→ DESCRIPTION OF THE TASK
Below are records; quote them exactly from the first line through the line that contains "and drop-down doors.".

Stored data:
━━━━

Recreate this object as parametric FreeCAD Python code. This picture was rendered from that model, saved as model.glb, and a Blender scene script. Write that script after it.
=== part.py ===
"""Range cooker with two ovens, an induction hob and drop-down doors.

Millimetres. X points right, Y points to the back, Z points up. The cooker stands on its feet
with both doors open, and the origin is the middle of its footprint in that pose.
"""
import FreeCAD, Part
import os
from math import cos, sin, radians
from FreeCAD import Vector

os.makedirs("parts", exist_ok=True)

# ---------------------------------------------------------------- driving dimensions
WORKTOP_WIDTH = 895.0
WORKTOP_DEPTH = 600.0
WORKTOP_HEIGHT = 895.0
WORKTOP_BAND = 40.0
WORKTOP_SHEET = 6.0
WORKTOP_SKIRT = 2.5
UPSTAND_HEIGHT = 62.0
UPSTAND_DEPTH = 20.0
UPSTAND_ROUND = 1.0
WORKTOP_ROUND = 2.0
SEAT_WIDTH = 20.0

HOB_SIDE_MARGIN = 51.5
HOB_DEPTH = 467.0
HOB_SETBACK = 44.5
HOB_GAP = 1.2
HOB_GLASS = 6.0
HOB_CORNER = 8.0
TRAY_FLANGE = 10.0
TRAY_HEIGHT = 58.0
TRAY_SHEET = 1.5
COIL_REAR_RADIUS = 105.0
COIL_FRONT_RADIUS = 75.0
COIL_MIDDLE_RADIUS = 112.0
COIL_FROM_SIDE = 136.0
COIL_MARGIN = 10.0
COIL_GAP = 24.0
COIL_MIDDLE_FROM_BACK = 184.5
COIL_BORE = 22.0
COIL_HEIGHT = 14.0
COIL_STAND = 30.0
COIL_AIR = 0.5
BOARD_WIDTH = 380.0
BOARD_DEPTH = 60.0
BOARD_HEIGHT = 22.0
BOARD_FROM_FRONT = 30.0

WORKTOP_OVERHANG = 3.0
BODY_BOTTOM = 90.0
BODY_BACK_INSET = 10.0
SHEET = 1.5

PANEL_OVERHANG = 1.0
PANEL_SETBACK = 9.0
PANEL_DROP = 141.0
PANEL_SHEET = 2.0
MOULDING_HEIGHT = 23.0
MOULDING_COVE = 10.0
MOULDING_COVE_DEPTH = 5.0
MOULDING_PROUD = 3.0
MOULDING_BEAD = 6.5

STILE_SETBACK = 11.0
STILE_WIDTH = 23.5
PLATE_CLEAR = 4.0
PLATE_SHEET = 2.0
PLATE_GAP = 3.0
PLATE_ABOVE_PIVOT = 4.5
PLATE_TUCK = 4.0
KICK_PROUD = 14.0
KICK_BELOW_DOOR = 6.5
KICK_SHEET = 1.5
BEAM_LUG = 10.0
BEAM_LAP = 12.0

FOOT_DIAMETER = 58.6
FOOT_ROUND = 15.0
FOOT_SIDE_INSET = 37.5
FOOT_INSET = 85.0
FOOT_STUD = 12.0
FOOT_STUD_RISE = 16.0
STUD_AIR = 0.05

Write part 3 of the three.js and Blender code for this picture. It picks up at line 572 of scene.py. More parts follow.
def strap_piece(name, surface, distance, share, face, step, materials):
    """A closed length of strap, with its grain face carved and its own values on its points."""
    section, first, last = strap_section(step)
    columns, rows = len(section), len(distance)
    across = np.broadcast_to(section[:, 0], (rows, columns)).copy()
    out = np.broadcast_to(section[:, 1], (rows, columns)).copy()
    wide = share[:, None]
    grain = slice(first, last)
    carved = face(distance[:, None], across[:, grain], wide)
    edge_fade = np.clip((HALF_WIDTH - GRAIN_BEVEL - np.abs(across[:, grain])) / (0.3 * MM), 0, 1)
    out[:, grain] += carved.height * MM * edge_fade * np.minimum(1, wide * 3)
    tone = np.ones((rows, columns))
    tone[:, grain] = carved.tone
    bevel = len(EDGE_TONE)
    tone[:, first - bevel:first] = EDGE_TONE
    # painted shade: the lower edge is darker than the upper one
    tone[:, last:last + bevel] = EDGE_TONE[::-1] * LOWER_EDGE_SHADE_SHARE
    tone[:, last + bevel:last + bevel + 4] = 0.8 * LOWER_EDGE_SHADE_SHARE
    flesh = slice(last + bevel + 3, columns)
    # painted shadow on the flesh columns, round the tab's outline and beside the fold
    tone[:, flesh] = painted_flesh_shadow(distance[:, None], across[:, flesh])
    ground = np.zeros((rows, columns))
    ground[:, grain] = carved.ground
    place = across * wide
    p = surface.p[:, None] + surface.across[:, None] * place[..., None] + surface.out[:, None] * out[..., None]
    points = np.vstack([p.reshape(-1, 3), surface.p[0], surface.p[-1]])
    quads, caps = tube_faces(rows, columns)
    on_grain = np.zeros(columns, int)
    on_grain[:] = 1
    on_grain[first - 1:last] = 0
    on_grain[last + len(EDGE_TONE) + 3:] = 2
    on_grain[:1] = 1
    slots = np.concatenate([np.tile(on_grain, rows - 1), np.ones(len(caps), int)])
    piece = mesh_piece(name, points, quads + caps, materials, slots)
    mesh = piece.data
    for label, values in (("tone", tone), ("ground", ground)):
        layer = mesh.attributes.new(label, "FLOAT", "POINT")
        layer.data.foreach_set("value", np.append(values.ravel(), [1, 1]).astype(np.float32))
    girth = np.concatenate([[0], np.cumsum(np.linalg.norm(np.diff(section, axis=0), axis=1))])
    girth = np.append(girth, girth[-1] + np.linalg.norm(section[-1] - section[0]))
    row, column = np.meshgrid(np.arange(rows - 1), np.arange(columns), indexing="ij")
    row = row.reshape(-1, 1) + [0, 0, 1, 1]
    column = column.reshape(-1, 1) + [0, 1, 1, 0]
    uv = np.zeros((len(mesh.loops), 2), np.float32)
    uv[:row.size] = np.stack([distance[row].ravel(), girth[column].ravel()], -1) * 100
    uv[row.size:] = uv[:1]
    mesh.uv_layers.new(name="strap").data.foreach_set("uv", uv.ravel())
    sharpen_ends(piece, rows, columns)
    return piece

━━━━

→ COMPLETED EXERCISE
Recreate this object as parametric FreeCAD Python code. This picture was rendered from that model, saved as model.glb, and a Blender scene script. Write that script after it.
=== part.py ===
"""Range cooker with two ovens, an induction hob and drop-down doors.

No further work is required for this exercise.